ИЗМЕНЯЮЩИЕСЯ ПАТТЕРНЫ

  Несколько коротких описаний отдельных участников могут обозначить те изменения, которые происходили с некоторыми из них. Марина - психолог, она провела большую часть своей профессиональной жизни в качестве преданного ассистента; с некоторой долей экзальтации она говорила о том, что произошло с ней в триаде и после нее. Она почувствовала, что впервые в своей жизни действительно и подлинно принимает себя как отдельного и уникального человека. В последний день работы группы, рассказывая об этом, она раскрыла объятия, встречая себя: "Привет, Марина!". Ее жест показал новую для нее способность лететь самостоятельно, решительно оставляя гнездо, в котором она жила так много лет. Опыт Лены был одновременно и похожим, и иным. Процесс изменения Марины был приписан группе и особенно ее опыту в триаде, Лена определила источник своего изменения как способ бытия одного из фасилитаторов. Данное различие представляется важным, поскольку оно является тем аспектом создания климата в группе, который легко ускользает от внимания. В последний день Лена сказала со слезами в глазах: "То, что было в группе, не было терапией. Эти четыре дня были бытием с вами. Теперь я знаю, что жизнь имеет смысл. Моя жизнь имеет смысл1'. В первый день именно она говорила: "Я чувствую безнадежность. Никто не может помочь мне, даже я сама".
  Ей чуть более тридцати, она профессионал, прекрасно работает и явно успешно строит свои отношения с коллегами и своей семьей. Однако она жила с ощущением внутреннего отчаяния, чувствуя, что жизнь должна иметь больше смысла, нежели каждодневная рутина и соответствие ожиданиям и нуждам других людей, но, как и большинство членов интенсивной группы (особенно женщин), она не могла найти способа реализации даже небольшой части того предназначения, к которому она страстно стремилась, - предназначения испытать радость и цель в жизни.
  Мужчина, переполненный горечью по поводу своей взрослой дочери, выговорился на одной из сессий. Днем ранее дочь попросила его кое-что купить, а он забыл об этом. "Но сегодня утром за завтраком я извинился перед ней за свою забывчивость, и днем я пошел в магазин и принес ей покупки домой. Она поблагодарила и улыбнулась мне - впервые за многие годы11, Он чувствовал, что эта улыбка была добрым предзнаменованием в их взаимоотношениях.

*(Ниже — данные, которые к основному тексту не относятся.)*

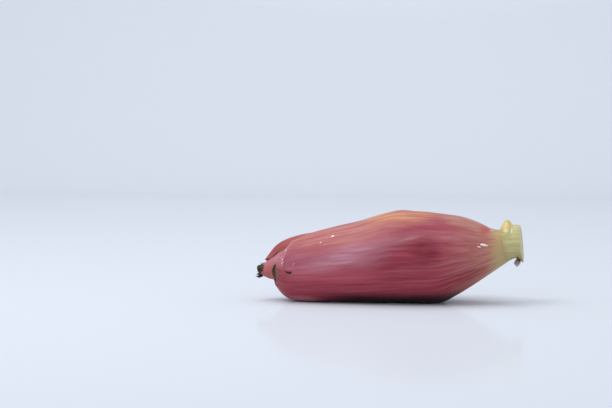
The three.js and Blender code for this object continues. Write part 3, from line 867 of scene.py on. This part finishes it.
# Stations as for the bracts: the core inside the bud, then the stump, which goes on from the
# bud's first station up to the cut face.
CORE_FORM = np.array([
    [51, 44.4, 51, 37.6, 3.4],
    [62, 47.6, 62, 37.0, 5.3],
    [82, 52.6, 84, 39.6, 6.6],
    [97.2, 56.6, 103.4, 43.4, 7.2],
])
STEM_FORM = np.array([
    BODY[0],
    [102.5, 67.0, 107.6, 38.2, 14.6],
    [107.5, 68.6, 110.4, 39.5, 14.8],
    [112.2, 69.4, 114.4, 39.6, 15.3],
    [115.6, 68.8, 118.2, 36.6, 15.3],
    [116.8, 66.6, 119.5, 37.2, 13.6],
])
SCAR = dict(x=104.0, angle=80, half_length=4.2, half_angle=42, height=6.0, powers=(2.8, 2.6))
STEM_RIBS = [(0.12, 11, 0, 1), (0.08, 19, 0, 2), (0.05, 37, 0, 0), (0.03, 61, 0, 4)]
DISH_DEPTH = 0.9
STEM_ROWS = dict(core=24, stump=150, face=26)
STEM_COLUMNS = 200


def stem_rings():
    """Rings from the core's inner end out along the stump and in over the cut face to its middle.
    The hump, the ribs and the fibres move points outwards, away from the axis."""
    angle = np.linspace(0, 360, STEM_COLUMNS, endpoint=False)[None, :]
    core_t = np.linspace(0, 1, STEM_ROWS["core"])[:, None] * np.ones_like(angle)
    stump_t = np.linspace(0, 1, STEM_ROWS["stump"])[:, None] * np.ones_like(angle)
    core = form_point(CORE_FORM, core_t, angle * np.ones_like(core_t))
    turn = angle * np.ones_like(stump_t)
    a = np.radians(turn)
    stump = form_point(STEM_FORM, stump_t, turn)
    out = np.stack([np.zeros_like(a), -np.cos(a), np.sin(a)], -1)
    hump = bell(stump[..., 0] - SCAR["x"], SCAR["half_length"], SCAR["powers"][0])
    hump = hump * bell(wrapped(turn - SCAR["angle"]), SCAR["half_angle"], SCAR["powers"][1])
    lumpy = 1 + 0.10 * np.sin(9 * a + 2.0) * np.sin(0.8 * stump[..., 0])
    ribs = ribbed(STEM_RIBS, a, 0) * smooth(stump_t / 0.15)
    stump = stump + out * (SCAR["height"] * hump * lumpy + ribs)[..., None]
    rim = stump[-1]
    centre = rim.mean(0)
    inward = np.linspace(1, 0, STEM_ROWS["face"])[1:-1, None, None]
    face = centre + (rim - centre)[None] * inward
    dish = DISH_DEPTH * (1 - inward[..., 0] ** 4)
    fibres = 0.12 * np.sin(23 * a[:1] + 9 * inward[..., 0]) * np.sin(14 * inward[..., 0])
    face[..., 0] -= dish + fibres
    cut = np.concatenate([np.zeros(core[..., 0].size + stump[..., 0].size),
                          np.ones(face[..., 0].size), [0, 1]])
    rings = np.concatenate([core, stump, face])
    return (rings, core[0].mean(0), centre - np.array([DISH_DEPTH, 0, 0])), cut


shape, cut = stem_rings()
stem = new_piece("cut_stem_skin", *joined([shape]), cut=cut)

STEM_YELLOW, SCAR_ORANGE, SCAR_CREST = (0.72, 0.57, 0.20), (0.70, 0.42, 0.11), (0.52, 0.38, 0.17)
STEM_AXIS_Z = 53
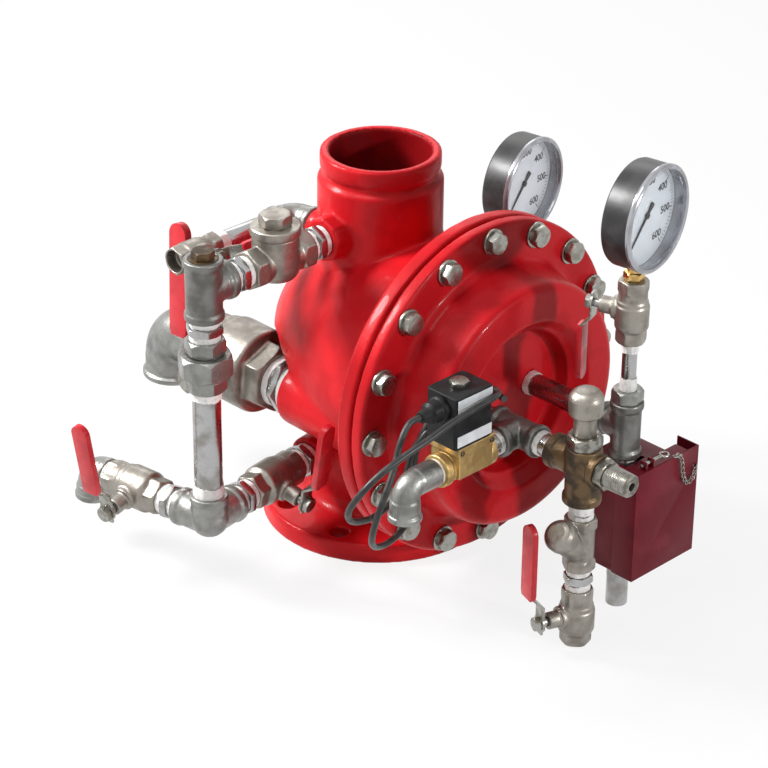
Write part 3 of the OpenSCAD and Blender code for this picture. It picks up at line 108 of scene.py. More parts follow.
world = bpy.data.worlds.new("studio_world")
bpy.context.scene.world = world
world.use_nodes = True
tree = world.node_tree
tree.nodes.clear()
out = tree.nodes.new("ShaderNodeOutputWorld")
mix = tree.nodes.new("ShaderNodeMixShader")
room = tree.nodes.new("ShaderNodeBackground")
room.inputs["Color"].default_value = (0.95, 0.97, 1, 1)
room.inputs["Strength"].default_value = 0.08
backdrop = tree.nodes.new("ShaderNodeBackground")
backdrop.inputs["Color"].default_value = (1, 1, 1, 1)
tree.links.new(seen_rays(tree), mix.inputs["Fac"])
tree.links.new(room.outputs["Background"], mix.inputs[1])
tree.links.new(backdrop.outputs["Background"], mix.inputs[2])
tree.links.new(mix.outputs["Shader"], out.inputs["Surface"])


def soft_box(name, at, aim, size, power):
    """A rectangular lamp at one point that shines at another, its power in watts."""
    lamp = bpy.data.lights.new(name, "AREA")
    lamp.shape = "RECTANGLE"
    lamp.size, lamp.size_y = size
    lamp.energy = power
    holder = bpy.data.objects.new(name, lamp)
    bpy.context.collection.objects.link(holder)
    turn = (Vector(aim) - Vector(at)).to_track_quat("-Z", "Y").to_matrix().to_4x4()
    holder.matrix_world = Matrix.Translation(at) @ turn


soft_box("box_above", (-0.9, 0.0, 2.2), (0, 0, 0.2), (1.0, 1.0), 16)
soft_box("box_left", (-1.4, 1.85, 1.95), (0, 0, 0.2), (0.7, 0.8), 130)
soft_box("box_front", (0.50, -2.58, 1.0), (0, 0, 0.25), (0.16, 0.16), 28)
soft_box("box_back", (1.6, 2.0, 1.8), (0, 0, 0.2), (1.2, 1.2), 10)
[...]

  У Юлии жесткий отец, армейский офицер, посвятивший всю свою жизнь "общему Делу". Теперь он состарился и не очень здоров, но лихорадочно пишет, чтобы обосновать это "Дело", хотя чувствует, что преуспел в этом недостаточно, совсем не так, как на то надеялся. Он полагает, что интерес Юлии к психологии - полнейшая бессмыслица, и зачастую ругает ее за эту глупость. Это всегда заканчивается большой ссорой. На этот раз она рассказала ему о семинаре, и он опять высмеял его как предельно глупую бессмыслицу. Она чувствовала себя более независимой и отстаивала свою позицию без того, чтобы скандалить. Она осознавала также, что он просто разочарованный старик, разочарованный, прежде всего, в самом себе из-за того, что не смог сделать большего для "Дела", и разочарованный в ней за то, что в своей жизни она пошла в другом направлении. Вдруг она ощутила сочувствие к нему, и вместо того, чтобы, как вошло у нее в привычку, расстаться с ним, произнеся слова, полные горечи, она, прежде чем уйти из дома, обошла стол с другой стороны и поцеловала отца.

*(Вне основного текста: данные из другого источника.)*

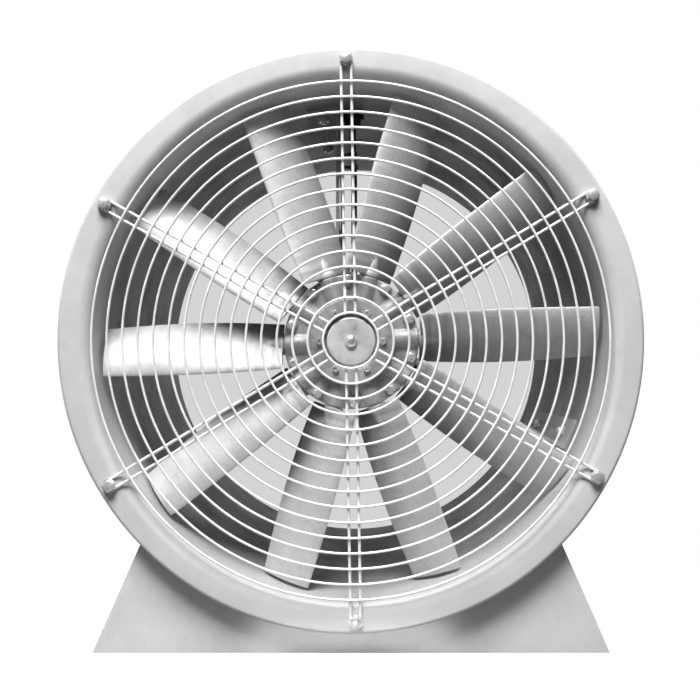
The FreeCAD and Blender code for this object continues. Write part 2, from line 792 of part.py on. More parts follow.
def arm_fasteners():
    """Bolts through each lug and plate, and through each plate's foot and the casing."""
    lug_grip = S.lug_width + S.arm_sheet
    thickness = S.arm_bolt * 0.65
    head_seat = S.lug_width - lug_face
    nut_seat = -S.arm_offset - S.arm_sheet / 2
    height = S.motor_radius + S.lug_height / 2
    bolts = []
    nuts = []
    for number, middle in enumerate(lug_places, start=1):
        shank = rod_x(f"lug_bolt_shank_{number}", S.arm_bolt / 2, head_seat - lug_grip - S.arm_bolt,
                      head_seat, y=middle, z=height)
        head = hexagon(f"lug_bolt_head_{number}", S.arm_bolt_head, thickness, head_seat, middle,
                       height, ALONG_X)
        bolt = fuse(f"lug_bolt_{number}", [shank, head])
        bolts.append(ring_of(f"lug_bolts_{number}", bolt, arm_angles))
        body = hexagon(f"lug_nut_body_{number}", S.arm_bolt_head, S.arm_bolt * 0.8,
                       nut_seat - S.arm_bolt * 0.8, middle, height, ALONG_X)
        hole = rod_x(f"lug_nut_hole_{number}", S.arm_bolt / 2, nut_seat - 10, nut_seat + 1,
                     middle, height)
        nuts.append(ring_of(f"lug_nuts_{number}", cut(f"lug_nut_{number}", body, hole), arm_angles))
    lift(group("motor_mount_bolts", bolts))
    lift(group("motor_mount_nuts", nuts))
    bolts = []
    nuts = []
    turns = [angle + tab_angle for angle in arm_angles]
    for number, middle in enumerate(wall_bolt_places, start=1):
        shank = rod_z(f"wall_bolt_shank_{number}", S.arm_bolt / 2, radius - S.arm_sheet - S.arm_bolt,
                      casing_radius + 1, y=middle)
        head = hexagon(f"wall_bolt_head_{number}", S.arm_bolt_head, thickness, y=middle,
                       z=casing_radius + 0.3)
        bolts.append(ring_of(f"wall_bolts_{number}", fuse(f"wall_bolt_{number}", [shank, head]), turns))
        flat = root((radius - S.arm_sheet) * (radius - S.arm_sheet)
                    - S.arm_bolt_head * S.arm_bolt_head / 3)
        body = hexagon(f"wall_nut_body_{number}", S.arm_bolt_head, S.arm_bolt * 0.7, y=middle,
                       z=flat - S.arm_bolt * 0.7)
        hole = rod_z(f"wall_nut_hole_{number}", S.arm_bolt / 2, radius - 20, radius + 1, y=middle)
        nuts.append(ring_of(f"wall_nuts_{number}", cut(f"wall_nut_{number}", body, hole), turns))
    lift(group("arm_wall_bolts", bolts))
    lift(group("arm_wall_nuts", nuts))


# ---------------------------------------------------------------------------------------------
# Rotor and hub

split = S.pitch_plane
hub_face = split - S.hub_disc_height
hub_rear = split + S.hub_disc_height
bush_face = hub_face + S.bush_face_depth
drive_radius = S.drive_end_diameter / 2
shaft_shoulder = S.motor_front - S.shield_depth + 2
shaft_back = bearing_back + S.bearing_width
blade_turns = [S.blade_turn.value + 360 / int(S.blade_count.value) * n - 90
               for n in range(int(S.blade_count.value))]
clamp_turns = [angle + 180 / int(S.blade_count.value) for angle in blade_turns]


def shaft():
    """Stepped shaft with a keyway and a tapped hole in its drive end."""
    thin = rod_y("shaft_drive_end", drive_radius, bush_face, shaft_shoulder)
    thick = rod_y("shaft_body", shaft_radius, shaft_shoulder, shaft_back)
    solid = fuse("shaft_solid", [thin, thick])
    half = S.key_width / 2
    slot = block("shaft_keyway", (-half, half), (bush_face + 6, hub_rear + S.bush_flange - 4),
                 (drive_radius - S.key_height / 2, drive_radius + 5))
    tap = rod_y("shaft_tapped_hole", S.end_bolt / 2, bush_face - 1, bush_face + 26)
    lift(cut("motor_shaft", solid, group("shaft_cuts", [slot, tap])))
    lift(group("shaft_key", [block("key_bar", (-half, half),
                                   (bush_face + 6, hub_rear + S.bush_flange - 4),
                                   (drive_radius - S.key_height / 2, drive_radius + S.key_height / 2))]))


def rotor_core():
    lift(turned("rotor_core", rectangle((shaft_radius, S.stator_bore / 2 - S.air_gap),
                                        (core_front, core_back))))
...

  Директор института рассказал, что на следующий день после окончания семинара он начал практиковать новую управленческую политику. Одной из ее особенностей было то, что он стал вырабатывать предложения для своих сотрудников, а не отдавать им приказы.

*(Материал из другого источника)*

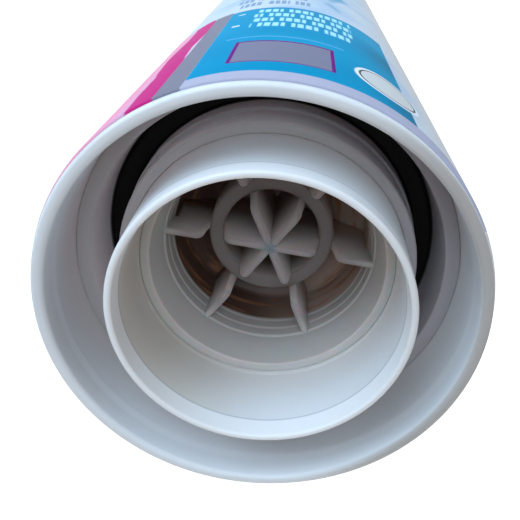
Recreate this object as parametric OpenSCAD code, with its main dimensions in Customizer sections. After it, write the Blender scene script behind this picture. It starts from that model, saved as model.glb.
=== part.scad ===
// Coaxial two-component cartridge for expansion resin: an inner barrel inside an
// outer one, a plunger piston in each, and a screw cap with a sealing plug at the
// outlet. It stands on its cap with the open rear end up, where a gun pushes in.

/* [Barrels] */
// Outside radius of the outer barrel
outer_r = 31; // [28:0.5:34]
// Wall of the outer barrel
outer_wall = 1.85; // [1.4:0.05:2.4]
// Outside radius of the inner barrel
inner_r = 21; // [18:0.5:23]
// Wall of the inner barrel
inner_wall = 1.4; // [1:0.05:2]
// Straight length of the outer barrel, from its shoulder to its rear rim
body_len = 196; // [150:1:240]
// How far the inner barrel stands out of the outer one at the rear
inner_proud = 1.2; // [0:0.1:4]
// Extra radius of each bore in its entry, where a piston is put in
entry_play = 0.15; // [0.05:0.05:0.4]
// Depth of the wider entry of the outer bore
outer_entry_len = 4; // [2:0.5:8]
// Extra radius of the inner bore at the mouth of its tapered lead-in
lead_in = 0.25; // [0.05:0.05:0.3]
// Length of the inner bore's lead-in, from its rear rim
lead_len = 3.2; // [1:0.1:6]
// Radius of the rounding on the rear rims
rim_round = 0.65; // [0.2:0.05:0.7]

/* [Head and neck] */
// Angle of the shoulder and of the inner barrel's cone above level
head_angle = 28; // [15:1:40]
// Wall of the shoulder, measured upright
head_wall = 2.4; // [1.8:0.1:4]
// Rounding between the shoulder and the outer barrel
shoulder_round = 3; // [1:0.5:6]
// Outside radius of the neck over its thread
neck_r = 12.6; // [12:0.1:15]
// Length of the threaded part of the neck
neck_len = 19.5; // [15:0.5:28]
// Radius of the neck's plain tip
tip_r = 10; // [9.5:0.1:10.5]
// Length of the neck's plain tip
tip_len = 2.8; // [2:0.1:4]
// Radius of the neck's bore
neck_bore_r = 8.6; // [8:0.1:9]
// Radius of the inner barrel's outlet bore
outlet_bore_r = 3.2; // [2.5:0.1:4]
// Wall of the inner barrel's outlet tube
outlet_wall = 1.6; // [1:0.1:2]
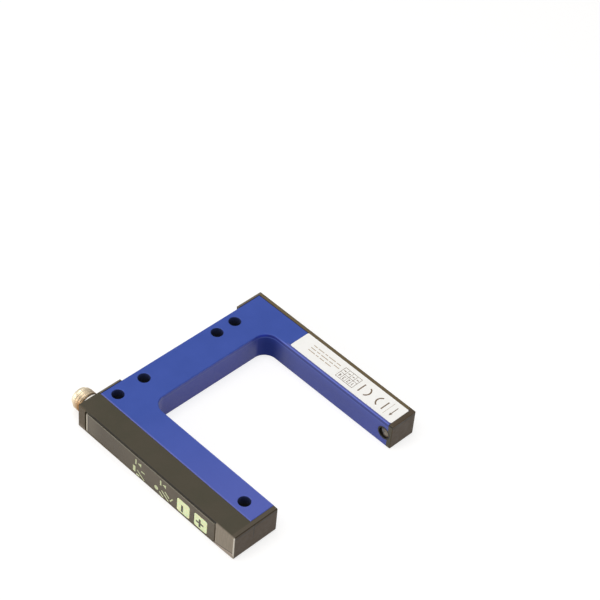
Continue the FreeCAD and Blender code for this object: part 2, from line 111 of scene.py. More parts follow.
# Shader helpers
class Shader:
    """Node graph of one material, with short calls for the nodes that the finishes share."""

    def __init__(self, name):
        self.material = bpy.data.materials.new(name)
        self.material.use_nodes = True
        self.tree = self.material.node_tree
        self.bsdf = self.tree.nodes["Principled BSDF"]
        self.output = self.tree.nodes["Material Output"]
        self.place = self.add("ShaderNodeTexCoord").outputs["Object"]

    def add(self, kind, **settings):
        item = self.tree.nodes.new(kind)
        for key, value in settings.items():
            setattr(item, key, value)
        return item

    def join(self, source, target):
        self.tree.links.new(source, target)

    def put(self, value, target):
        """Link an output to a socket, or set the socket's own number."""
        if isinstance(value, bpy.types.NodeSocket):
            self.join(value, target)
        else:
            target.default_value = value

    def math(self, operation, a, b=0.0):
        item = self.add("ShaderNodeMath", operation=operation)
        self.put(a, item.inputs[0])
        self.put(b, item.inputs[1])
        return item.outputs[0]

    def coordinate(self, axis):
        """Place along an axis in millimetres."""
        parts = self.add("ShaderNodeSeparateXYZ")
        self.join(self.place, parts.inputs[0])
        return self.math("MULTIPLY", parts.outputs[axis], 1.0 / MM)

    def noise(self, size_mm, detail=3.0, stretch=(1, 1, 1), roughness=0.55):
        """Noise whose features are about size_mm across, 0 to 1."""
        mapping = self.add("ShaderNodeMapping")
        mapping.inputs["Scale"].default_value = stretch
        self.join(self.place, mapping.inputs["Vector"])
        item = self.add("ShaderNodeTexNoise")
        item.inputs["Scale"].default_value = 1.0 / (size_mm * MM)
        item.inputs["Detail"].default_value = detail
        item.inputs["Roughness"].default_value = roughness
        self.join(mapping.outputs[0], item.inputs["Vector"])
        return item.outputs["Fac"]

    def spread(self, value, low, high, to_low, to_high):
        """Value moved from one range to another, held within it."""
        item = self.add("ShaderNodeMapRange")
        self.put(value, item.inputs["Value"])
        limits = zip(("From Min", "From Max", "To Min", "To Max"), (low, high, to_low, to_high))
        for key, number in limits:
            item.inputs[key].default_value = number
        return item.outputs["Result"]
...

  Мужчина, имеющий высокий социальный статус, привел на заключительный прием свою жену. Во время застолья он объявил, что хотел бы, чтобы его жена знала следующее: обсуждение отношений между мужчинами и женщинами произвело на него большое впечатление, он не относился к ней как к равному человеку, не побуждал ее карьерных устремлений, как того заслуживала она, и он собирается изменить все это в будущем.
  В последний час работы семинара одна из женщин поделилась своим эмоциональным опытом. Она сказала, что в первый день работы семинара была настроена очень1 скептически относительно того, что вообще что-либо может произойти. Люди слишком хорошо знали друг друга. Чувствовалось недоверие. Она знала, что никогда не выскажется в группе. Во второй день ей было так скучно, что она решила, что, скорее всего, уйдет, но так или иначе она осталась. На третий день, когда состоялась демонстрационная триада, она к своему удивлению обнаружила, что оказалась полностью вовлечена в переживания клиента, по-настоящему слушала его, хотя сама и не была в этой триаде. Она была изумлена интенсивностью своего слушания: в этот момент для нее не существовало ничего, кроме внутреннего мира клиента. Однако, когда для всех пришло время участия в триадах, она сделала это с явной неохотой. (Я взял ее за руку и помог найти двух других членов группы, с которыми она могла бы работать в триаде.) Затем, когда настал ее черед быть клиентом, она обнаружила, что изливает свои чувства о своем детстве, о том, как' ее родители запрещали ей плакать и о многом, многом другом. В завершение она почувствовала, что вновь, впервые за многие годы, может плакать. "Это был самый прекрасный опыт в моей жизни", - сказала она о времени, проведенном в триаде. В четвертый день она почувствовала, что в каком-то смысле стала новым человеком и что может по-новому, своим собственным уникальным образом воспринимать мир.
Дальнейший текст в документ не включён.